___ The data ___

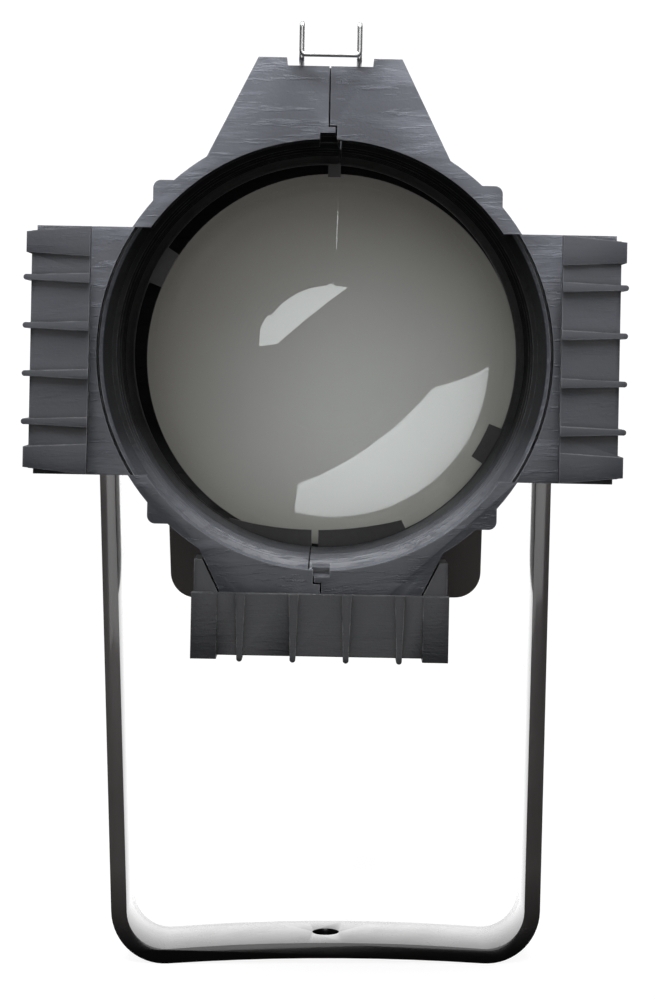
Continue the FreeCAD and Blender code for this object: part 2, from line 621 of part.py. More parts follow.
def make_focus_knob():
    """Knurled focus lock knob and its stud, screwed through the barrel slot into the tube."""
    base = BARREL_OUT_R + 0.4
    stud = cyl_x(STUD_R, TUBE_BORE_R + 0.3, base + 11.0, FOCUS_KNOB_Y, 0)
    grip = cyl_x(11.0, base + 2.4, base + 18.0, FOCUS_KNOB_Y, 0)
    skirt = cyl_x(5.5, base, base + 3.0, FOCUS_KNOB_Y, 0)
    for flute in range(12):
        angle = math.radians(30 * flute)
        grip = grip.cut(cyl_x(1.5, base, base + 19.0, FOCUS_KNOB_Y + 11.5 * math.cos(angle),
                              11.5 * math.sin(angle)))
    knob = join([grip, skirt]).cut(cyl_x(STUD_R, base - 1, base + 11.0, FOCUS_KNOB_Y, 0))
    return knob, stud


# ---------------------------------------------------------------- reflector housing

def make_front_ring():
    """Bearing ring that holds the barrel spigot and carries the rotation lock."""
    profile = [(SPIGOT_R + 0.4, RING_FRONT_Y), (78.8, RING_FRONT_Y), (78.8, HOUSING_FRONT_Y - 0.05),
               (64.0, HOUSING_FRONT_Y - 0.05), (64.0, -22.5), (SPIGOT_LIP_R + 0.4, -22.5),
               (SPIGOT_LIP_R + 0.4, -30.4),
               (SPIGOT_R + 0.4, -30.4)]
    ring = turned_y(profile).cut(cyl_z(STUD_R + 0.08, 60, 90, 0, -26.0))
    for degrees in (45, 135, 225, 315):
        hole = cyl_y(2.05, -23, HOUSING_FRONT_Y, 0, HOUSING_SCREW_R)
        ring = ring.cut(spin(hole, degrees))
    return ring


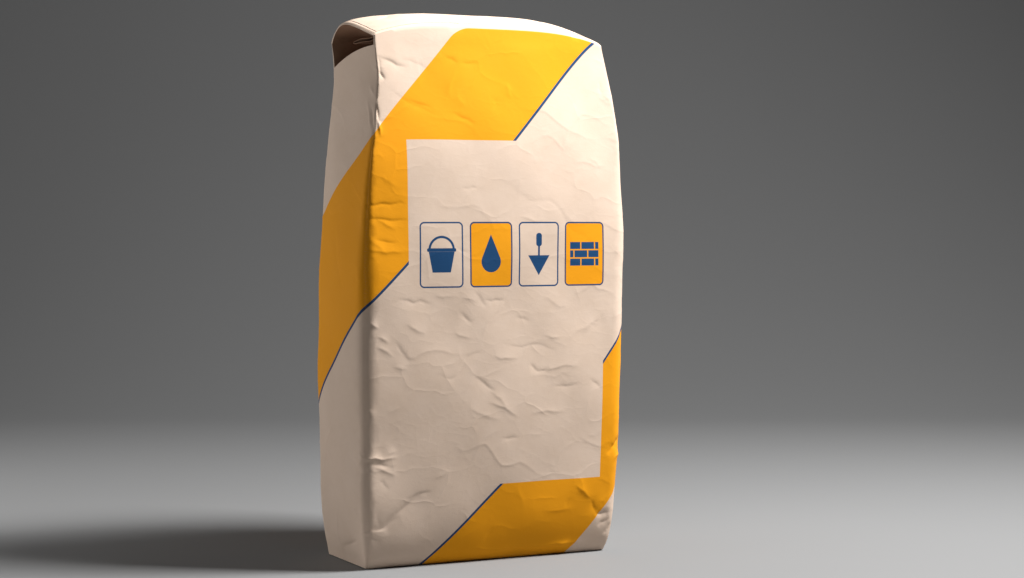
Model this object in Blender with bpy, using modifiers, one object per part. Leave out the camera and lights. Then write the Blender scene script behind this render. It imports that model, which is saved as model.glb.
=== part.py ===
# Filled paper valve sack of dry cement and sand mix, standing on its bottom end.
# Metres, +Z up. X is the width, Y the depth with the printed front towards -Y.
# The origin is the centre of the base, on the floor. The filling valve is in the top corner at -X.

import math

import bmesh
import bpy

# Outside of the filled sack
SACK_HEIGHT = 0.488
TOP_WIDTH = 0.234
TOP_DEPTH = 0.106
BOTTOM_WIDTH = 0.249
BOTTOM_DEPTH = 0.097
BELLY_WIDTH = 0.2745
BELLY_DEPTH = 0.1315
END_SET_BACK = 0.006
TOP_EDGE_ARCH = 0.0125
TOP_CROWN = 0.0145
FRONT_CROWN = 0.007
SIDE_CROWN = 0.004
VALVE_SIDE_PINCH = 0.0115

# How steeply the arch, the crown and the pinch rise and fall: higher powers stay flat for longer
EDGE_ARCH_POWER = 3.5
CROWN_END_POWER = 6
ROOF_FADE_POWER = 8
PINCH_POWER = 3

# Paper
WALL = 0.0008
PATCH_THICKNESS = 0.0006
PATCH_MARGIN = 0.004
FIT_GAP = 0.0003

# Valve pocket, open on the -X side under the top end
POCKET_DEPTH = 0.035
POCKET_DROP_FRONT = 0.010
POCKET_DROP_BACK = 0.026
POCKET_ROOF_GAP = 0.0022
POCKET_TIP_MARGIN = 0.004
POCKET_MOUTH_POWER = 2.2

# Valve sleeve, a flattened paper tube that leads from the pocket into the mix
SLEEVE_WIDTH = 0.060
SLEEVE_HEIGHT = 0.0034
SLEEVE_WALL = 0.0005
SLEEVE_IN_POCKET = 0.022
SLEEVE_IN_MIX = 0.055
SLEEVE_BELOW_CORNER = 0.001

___

Your task:
Please print exactly what appears from the first line of the data through the line with "return ring", including both of those lines and nothing past them.

Written solution:
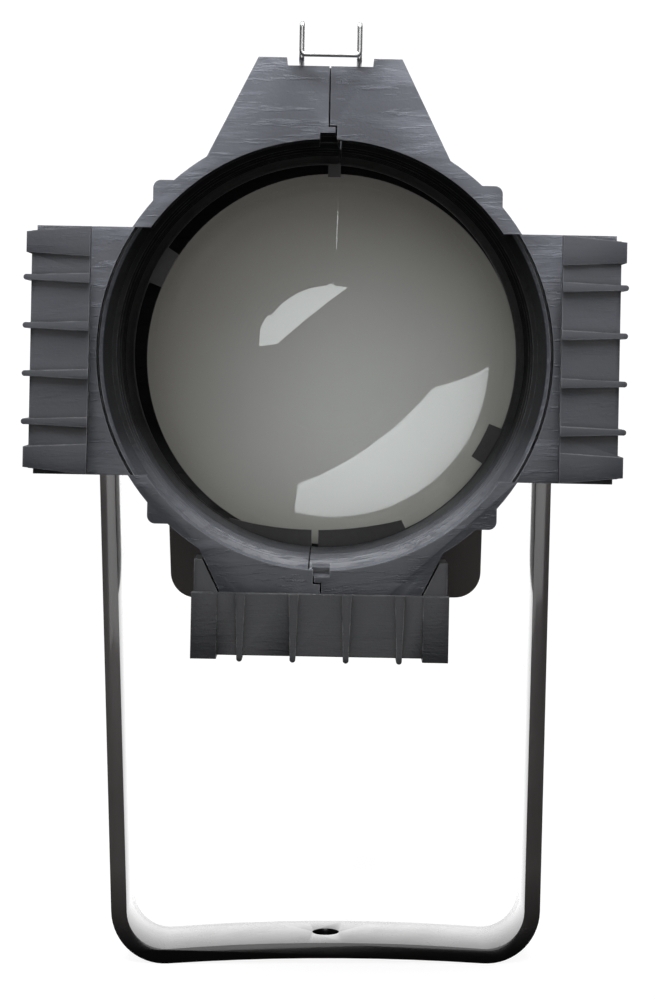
Continue the FreeCAD and Blender code for this object: part 2, from line 621 of part.py. More parts follow.
def make_focus_knob():
    """Knurled focus lock knob and its stud, screwed through the barrel slot into the tube."""
    base = BARREL_OUT_R + 0.4
    stud = cyl_x(STUD_R, TUBE_BORE_R + 0.3, base + 11.0, FOCUS_KNOB_Y, 0)
    grip = cyl_x(11.0, base + 2.4, base + 18.0, FOCUS_KNOB_Y, 0)
    skirt = cyl_x(5.5, base, base + 3.0, FOCUS_KNOB_Y, 0)
    for flute in range(12):
        angle = math.radians(30 * flute)
        grip = grip.cut(cyl_x(1.5, base, base + 19.0, FOCUS_KNOB_Y + 11.5 * math.cos(angle),
                              11.5 * math.sin(angle)))
    knob = join([grip, skirt]).cut(cyl_x(STUD_R, base - 1, base + 11.0, FOCUS_KNOB_Y, 0))
    return knob, stud


# ---------------------------------------------------------------- reflector housing

def make_front_ring():
    """Bearing ring that holds the barrel spigot and carries the rotation lock."""
    profile = [(SPIGOT_R + 0.4, RING_FRONT_Y), (78.8, RING_FRONT_Y), (78.8, HOUSING_FRONT_Y - 0.05),
               (64.0, HOUSING_FRONT_Y - 0.05), (64.0, -22.5), (SPIGOT_LIP_R + 0.4, -22.5),
               (SPIGOT_LIP_R + 0.4, -30.4),
               (SPIGOT_R + 0.4, -30.4)]
    ring = turned_y(profile).cut(cyl_z(STUD_R + 0.08, 60, 90, 0, -26.0))
    for degrees in (45, 135, 225, 315):
        hole = cyl_y(2.05, -23, HOUSING_FRONT_Y, 0, HOUSING_SCREW_R)
        ring = ring.cut(spin(hole, degrees))
    return ring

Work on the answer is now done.